Er selbst ist da fein raus. Denn dass er Humor hat, beweist Max Goldt seit Jahren mit jedem Auftritt und jeder Veröffentlichung aufs Neue. Er beherrscht die Kunst - und verfeinert sie immer weiter -, nicht unentwegt auf Pointen zuzusteuern mit seinen Geschichten und dabei komisch zu sein auf eine Weise, die kein prustendes Gelächter hervorruft.

Die Situationen, die Goldt schildert, muss er nicht lächerlich machen. Sie sind es bereits

Sehr schön beobachten lässt sich das anhand seines neuen Hörbuchs "Genieß Deinen Starrsinn an der Biegung des Flusses". Darauf liest er elf Texte, die meisten davon sind in den vergangenen drei, vier Jahren entstanden, einige sind aber auch deutlich älter. Etwa "Elegante Konversation im Philharmonic Dining Room", der die zitierte Philippika gegen die Witzeerzähler enthält. Dieser Text ist ein Vierteljahrhundert alt, Goldt hat ihn neuerlich hervorgeholt und für nach wie vor tauglich und offenkundig auch drängend erachtet, da die Menschen, um im Bild zu bleiben, ihre Füße bis heute nicht hinreichend waschen.

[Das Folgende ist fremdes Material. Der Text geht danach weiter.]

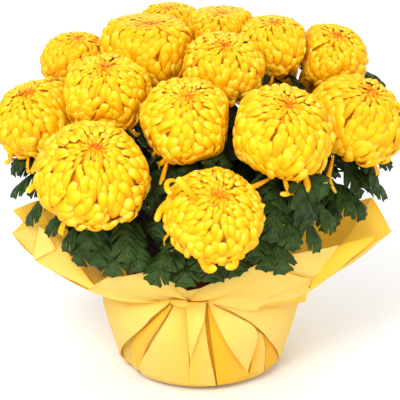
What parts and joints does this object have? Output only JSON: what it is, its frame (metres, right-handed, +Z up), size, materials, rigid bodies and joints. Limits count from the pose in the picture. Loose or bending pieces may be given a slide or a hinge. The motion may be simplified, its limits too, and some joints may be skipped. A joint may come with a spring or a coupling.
{
  "type": "pot chrysanthemum",
  "caption": "Potted chrysanthemum with large globe-shaped incurved blooms in a dome over lobed leaves, its pot in a flared and pinched paper wrap.",
  "frame": {"origin": "centre of the flat foot of the wrap, on the surface that the pot stands on", "axes": "+Z up along the pot's axis, -Y towards the front with the wrap's pinch, +X to the right seen from the front"},
  "size_m": [0.3985, 0.3866, 0.3553],
  "materials": {
    "petal": "satin",
    "leaf": "satin",
    "earth": "matte",
    "pot_plastic": "satin",
    "paper": "matte"
  },
  "bodies": {
    "root": {"bloom_01": "petal", "bloom_02": "petal", "bloom_03": "petal", "bloom_04": "petal", "bloom_05": "petal", "bloom_06": "petal", "bloom_07": "petal", "bloom_08": "petal", "bloom_09": "petal", "bloom_10": "petal", "bloom_11": "petal", "bloom_12": "petal", "bloom_13": "petal", "bloom_14": "petal", "bloom_15": "petal", "bloom_16": "petal", "bloom_17": "petal", "bloom_18": "petal", "bloom_19": "petal", "leafy_stem_1": "leaf", "leafy_stem_2": "leaf", "leafy_stem_3": "leaf", "leafy_stem_4": "leaf", "leafy_stem_5": "leaf", "leafy_stem_6": "leaf", "leafy_stem_7": "leaf", "soil": "earth", "pot": "pot_plastic", "wrap": "paper"}
  },
  "joints": []
}
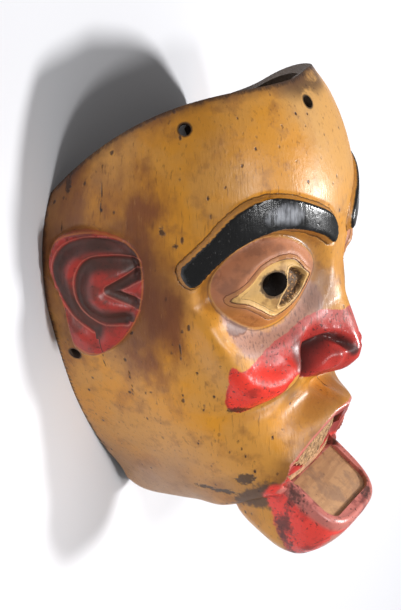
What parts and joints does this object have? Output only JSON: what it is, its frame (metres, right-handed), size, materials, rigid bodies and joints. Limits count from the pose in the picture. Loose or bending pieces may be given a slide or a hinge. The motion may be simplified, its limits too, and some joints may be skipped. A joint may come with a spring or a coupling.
{
  "type": "decorative wooden mask",
  "caption": "Carved and painted wooden face mask, hollow behind, with arched raised brows, pierced pupils, relief ears, a broad nose and a scoop-like lower lip standing far forward.",
  "frame": {"origin": "middle of the mask's length and width, on the plane of its back rim, on which it lies face up", "axes": "+Z out of the face, +Y towards the top edge of the forehead, +X towards the side of the face that is on the right when it is looked at from the front"},
  "size_m": [0.162, 0.2124, 0.1137],
  "materials": {
    "painted_wood": "ochre paint under an uneven semi-gloss varnish, with red lips, cheeks, nose and ears, black brows and bare worn wood"
  },
  "bodies": {
    "root": {"mask": "painted_wood"}
  },
  "joints": []
}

Seinen neueren Texten hat er die Pointen noch konsequenter ausgetrieben. Goldt geht stets von alltäglichen Beobachtungen aus, und er muss sie im Grunde kaum überdrehen, damit Situationen ins Lächerliche, Kuriose oder Absurde abdriften. So eskaliert "ein nutzloser norddeutscher Tag" in einer Eigenheimsiedlung am Ortsrand von Bad Oldesloe innerhalb weniger Minuten, als Urlaubsbekannte aus dem Sauerland auf eine Stippvisite vorbeischauen. Obwohl allen klar ist, dass diese Begegnung längstenfalls eine Viertelstunde dauern wird, bekommen die beiden Ehepaare sie nicht mit Anstand über die Bühne.

Wie es der Titel des Hörbuchs besagt, genießen auch diese Menschen ihren Starrsinn. Darum geht es immer wieder bei Goldt, daraus speist sich der Humor seiner genauen Beobachtungen: Es mangelt allenthalben an Souveränität und Selbstreflexion.